O que os prêmios representam para você?
Os prêmios são ótimos, porque refletem um reconhecimento que parte também do público. Eu me tornei mais segura devido a esse retorno: sei que estou no caminho certo. O momento da criação é muito vago. Saber que consigo me comunicar com o outro faz com que eu perceba que todo o meu empenho vale a pena.
 

Ateliê da autora | foto: Site Eva Furnari

Se pudesse escolher um momento de sua trajetória profissional, qual seria o selecionado?Dois livros meus são significativos para mim: Os Problemas da Família Gorgonzola (2001), uma obra na qual consegui alcançar uma espontaneidade que as crianças têm ao copiar os meus traços e ao fazer desenhos melhores do que os meus. O outro é o único que não fui eu quem ilustrou: Amarílis (2013), do qual gosto do texto, um texto que me emociona. Ao lê-lo, até hoje choro, mas não sei o porquê. Fora esses títulos marcantes, sou muito agradecida por tudo que recebo dos leitores e dos professores. Com os educadores mantenho uma parceria espontânea: os meus livros estão por aí devido a eles, com quem me identifico e me solidarizo.

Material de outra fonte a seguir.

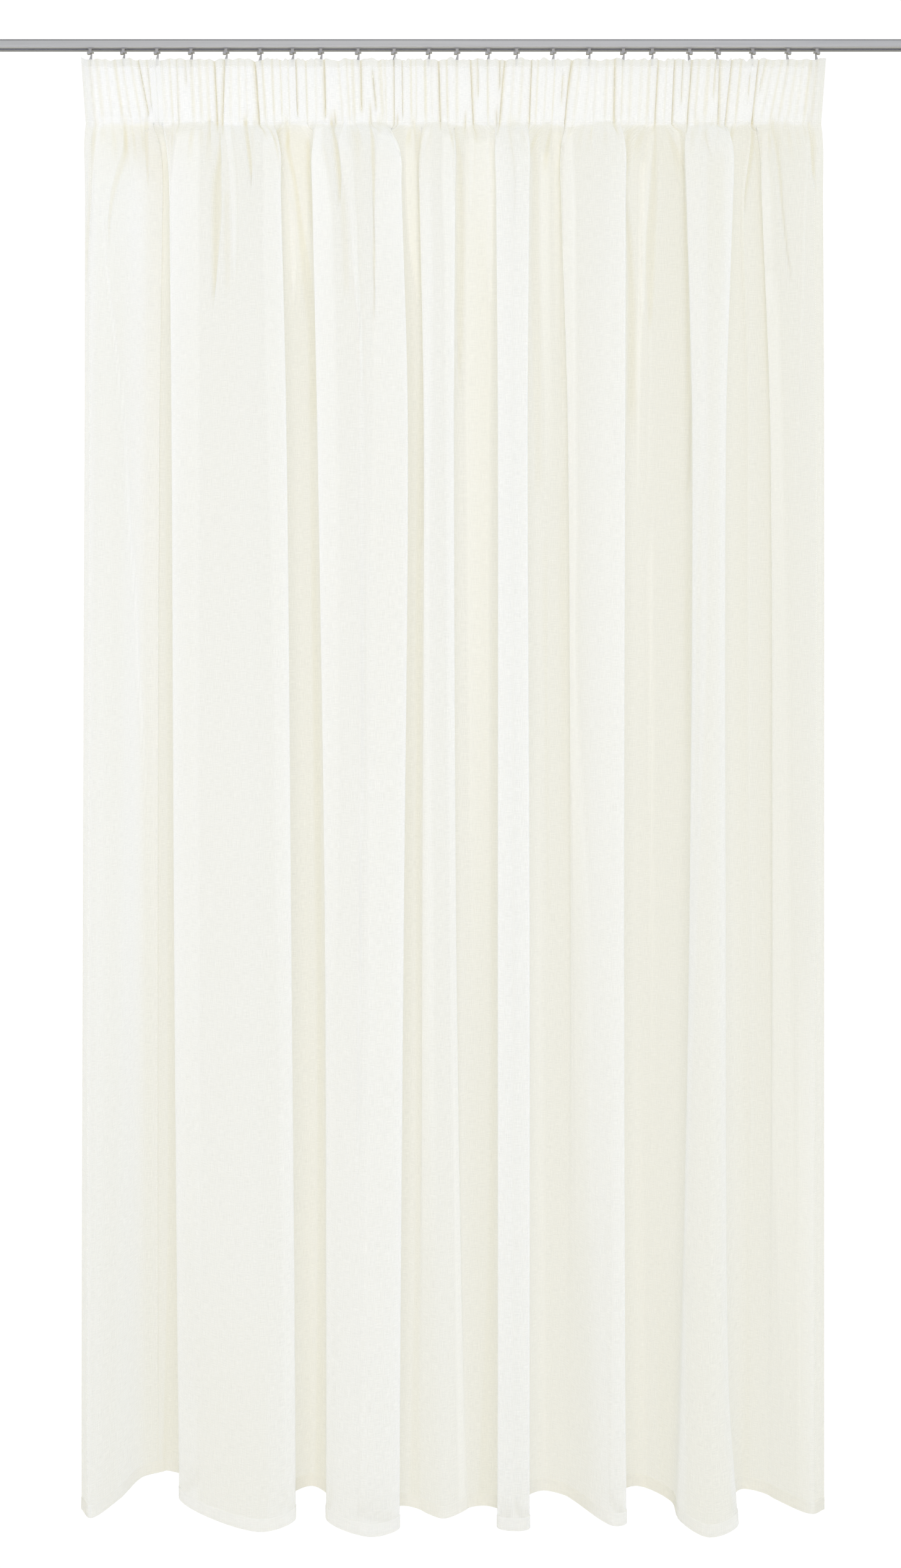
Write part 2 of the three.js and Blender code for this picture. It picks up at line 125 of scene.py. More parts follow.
# Creases and raised strips below the tape. Each row names the panel that it lies
# on and how far the cloth goes back there, or forward when below 0, and lists its course as
# (across, down from the tape, width).
# Creases that go back also get painted shade along their troughs
MARKS = [
    ("left", 5, [(-597, 0, 9), (-606, 59, 8), (-609, 121, 6), (-614, 205, 4), (-615, 257, 2)]),
    ("left", 8, [(-548, 0, 6), (-550, 38, 9), (-558, 69, 11), (-568, 106, 9), (-575, 153, 5),
        (-577, 195, 2)]),
    ("left", 9, [(-513, 0, 7), (-513, 38, 6), (-511, 85, 2)]),
    ("left", -3, [(-591, 132, 3), (-583, 226, 4), (-575, 299, 4), (-562, 404, 4), (-552, 477, 4),
        (-547, 592, 4), (-540, 706, 4), (-533, 790, 4), (-528, 916, 4), (-519, 1052, 4), (-508, 1198, 3)]),
    ("fold 1", 11, [(-407, 0, 6), (-406, 28, 3)]),
    ("fold 1", 8, [(-395, 0, 5), (-395, 14, 3)]),
    ("fold 1", 17, [(-389, 22, 2), (-390, 48, 5), (-395, 100, 15), (-396, 153, 17), (-398, 205, 13),
        (-400, 257, 8), (-401, 299, 2)]),
    ("fold 1", -7, [(-376, 11, 7), (-371, 48, 9), (-367, 100, 10), (-365, 142, 8), (-364, 205, 6),
        (-364, 257, 4)]),
    ("fold 1", 6, [(-378, 130, 9), (-377, 205, 11), (-376, 280, 9)]),
    ("fold 1", 18, [(-346, 0, 7), (-343, 32, 8), (-339, 69, 8), (-336, 106, 2)]),
    ("fold 1", 8, [(-331, 0, 5), (-331, 22, 3)]),
    ("gap 2", 16, [(-292, 0, 7), (-291, 38, 7), (-288, 69, 3)]),
    ("gap 2", -8, [(-285, 0, 5), (-284, 38, 6), (-279, 69, 6), (-273, 111, 6), (-268, 147, 7),
        (-265, 184, 8), (-264, 236, 7), (-266, 288, 5)]),
    ("gap 2", 9, [(-277, 0, 6), (-273, 38, 8), (-264, 79, 8), (-258, 121, 8), (-252, 173, 11),
        (-245, 226, 16), (-238, 288, 18), (-233, 330, 18), (-230, 500, 16)]),
    ("gap 2", 9, [(-239, 27, 8), (-238, 79, 9), (-235, 132, 7), (-233, 170, 4)]),
    ("fold 2", 22, [(-201, 0, 5), (-196, 27, 7), (-192, 64, 10), (-189, 100, 8), (-189, 137, 3)]),
    ("fold 2", 6, [(-182, 132, 9), (-178, 205, 11), (-176, 288, 10)]),
    ("fold 2", -9, [(-178, 0, 5), (-181, 32, 13), (-177, 59, 19), (-173, 90, 19), (-169, 121, 13),
        (-164, 173, 10), (-161, 236, 8), (-156, 309, 6), (-151, 362, 5), (-148, 832, 4), (-153, 1459, 4),
        (-158, 1772, 3)]),
    ("fold 2", 16, [(-137, 0, 3), (-132, 32, 7), (-131, 64, 8), (-130, 100, 6), (-130, 153, 4),
        (-129, 226, 4), (-129, 330, 2)]),
    ("fold 2", 7, [(-120, 0, 9), (-121, 22, 6)]),
    ("gap 3", 10, [(-93, 0, 5), (-92, 19, 3)]),
    ("gap 3", 10, [(-62, 0, 6), (-58, 22, 5), (-56, 59, 4), (-54, 100, 5), (-52, 153, 7), (-51, 205, 6),
        (-50, 257, 6), (-48, 309, 5), (-46, 700, 5)]),
    ("gap 4", 10, [(8, 11, 6), (12, 38, 8), (15, 59, 10), (16, 100, 12), (17, 205, 14), (16, 309, 12),
        (16, 420, 6)]),
    ("gap 4", 8, [(24, 0, 5), (24, 14, 3)]),
    ("gap 4", -6, [(30, 3, 6), (35, 22, 8), (35, 48, 8), (32, 100, 8), (30, 153, 4)]),
    ("gap 4", -6, [(63, 0, 6), (66, 48, 8), (69, 100, 9), (68, 205, 9), (66, 309, 6)]),
    ("fold 4", 6, [(96, 0, 4), (102, 38, 4), (107, 69, 4), (109, 100, 3), (109, 153, 2)]),
    ("fold 4", 6, [(104, 0, 14), (104, 14, 10)]),
    ("fold 4", 10, [(133, 0, 5), (133, 14, 3)]),
    ("gap 5", 6, [(140, 11, 6), (142, 59, 10), (143, 100, 12), (142, 205, 14), (144, 309, 16),
        (148, 600, 12)]),
    ("gap 5", -5, [(149, 0, 4), (148, 32, 4), (153, 59, 3)]),
    ("gap 5", -7, [(177, 0, 10), (178, 32, 10), (180, 59, 8)]),
    ("gap 5", 5, [(186, 11, 4), (186, 59, 5), (185, 205, 4), (187, 309, 4), (192, 600, 4)]),
    ("fold 5", -5, [(239, 0, 4), (240, 22, 4), (247, 55, 3)]),
    ("fold 5", 8, [(239, 11, 4), (239, 32, 3)]),
    ("fold 5", 8, [(279, 0, 5), (279, 14, 3)]),
    ("gap 6", 12, [(299, 11, 8), (299, 48, 6), (297, 79, 3), (297, 121, 3), (302, 184, 9), (305, 257, 12),
        (306, 309, 14), (306, 500, 14)]),
    ("gap 6", -5, [(312, 0, 4), (308, 27, 4), (305, 59, 3)]),
    ("gap 6", -8, [(340, 3, 9), (334, 32, 10), (330, 69, 12), (328, 121, 10), (327, 163, 8), (326, 226, 6),
        (324, 309, 6)]),
    ("gap 6", 10, [(346, 11, 4), (344, 48, 8), (343, 90, 12), (341, 132, 15), (338, 184, 17),
        (337, 257, 14), (337, 330, 6)]),
    ("gap 6", -4, [(355, 48, 3), (347, 173, 4), (337, 330, 4), (338, 700, 4), (341, 1500, 3)]),
    ("gap 6", -7, [(380, 3, 8), (385, 32, 8), (388, 59, 7), (385, 100, 5)]),
    ("gap 6", 10, [(390, 0, 5), (392, 27, 4), (393, 69, 4), (395, 121, 6), (397, 184, 8), (399, 247, 8),
        (400, 309, 8), (404, 600, 6)]),
    ("fold 6", 7, [(416, 0, 8), (416, 22, 5)]),
    ("fold 6", 7, [(441, 3, 4), (431, 17, 4), (434, 43, 4), (440, 64, 3)]),
    ("fold 6", 7, [(448, 0, 4), (451, 22, 4), (447, 38, 3)]),
    ("gap 7", 12, [(472, 0, 6), (475, 25, 3)]),
    ("gap 7", -6, [(507, 0, 5), (503, 32, 5), (497, 69, 5), (494, 100, 5), (493, 153, 5), (494, 205, 5),
        (498, 309, 4), (504, 518, 4), (508, 1250, 4), (510, 1877, 3)]),
    ("gap 7", 16, [(510, 0, 6), (509, 32, 7), (504, 69, 6), (500, 100, 5), (497, 132, 2)]),
    ("gap 7", 4, [(516, 32, 5), (521, 90, 6), (525, 153, 8), (531, 257, 9), (535, 420, 7)]),
    ("right", 11, [(543, 3, 7), (551, 38, 7), (556, 79, 7), (559, 121, 6), (564, 173, 5), (569, 215, 4),
        (575, 257, 2)]),
    ("right", 7, [(564, 0, 4), (564, 22, 3)]),
    ("right", -4, [(602, 38, 3), (600, 100, 4), (598, 153, 4), (596, 205, 4), (595, 288, 4),
        (581, 623, 3)]),
    ("right", 10, [(604, 3, 5), (609, 38, 6), (613, 79, 6), (617, 106, 2)]),
]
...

A magia é importante para a criança? E para o adulto?
Creio que existem aqueles que entram nesse universo e aqueles que não entram. Nada tem a ver com o valor da pessoa. O faz de conta é importante para a criança. Ao simbolizar, o inconsciente manifesta-se. O ser humano que não consegue simbolizar se desequilibra psiquicamente. Quem simboliza a morte, o matar alguém, todas as demandas a respeito da sobrevivência, possui o inconsciente mais preparado para distinguir a ficção da realidade. Os trabalhos de Jung e de Nise da Silveira vão por esse rumo. Acho que a magia é, fundamentalmente, a capacidade de transformação – da mais simples, do Harry Potter, até ir para além do rotineiro, vislumbrar uma transcendência, um caminho para a espiritualidade. Para o adulto, há a turma da magia e o grupo da não magia. Para quem almeja ser maior do que acordar-trabalhar-dormir, a magia é necessária como comida.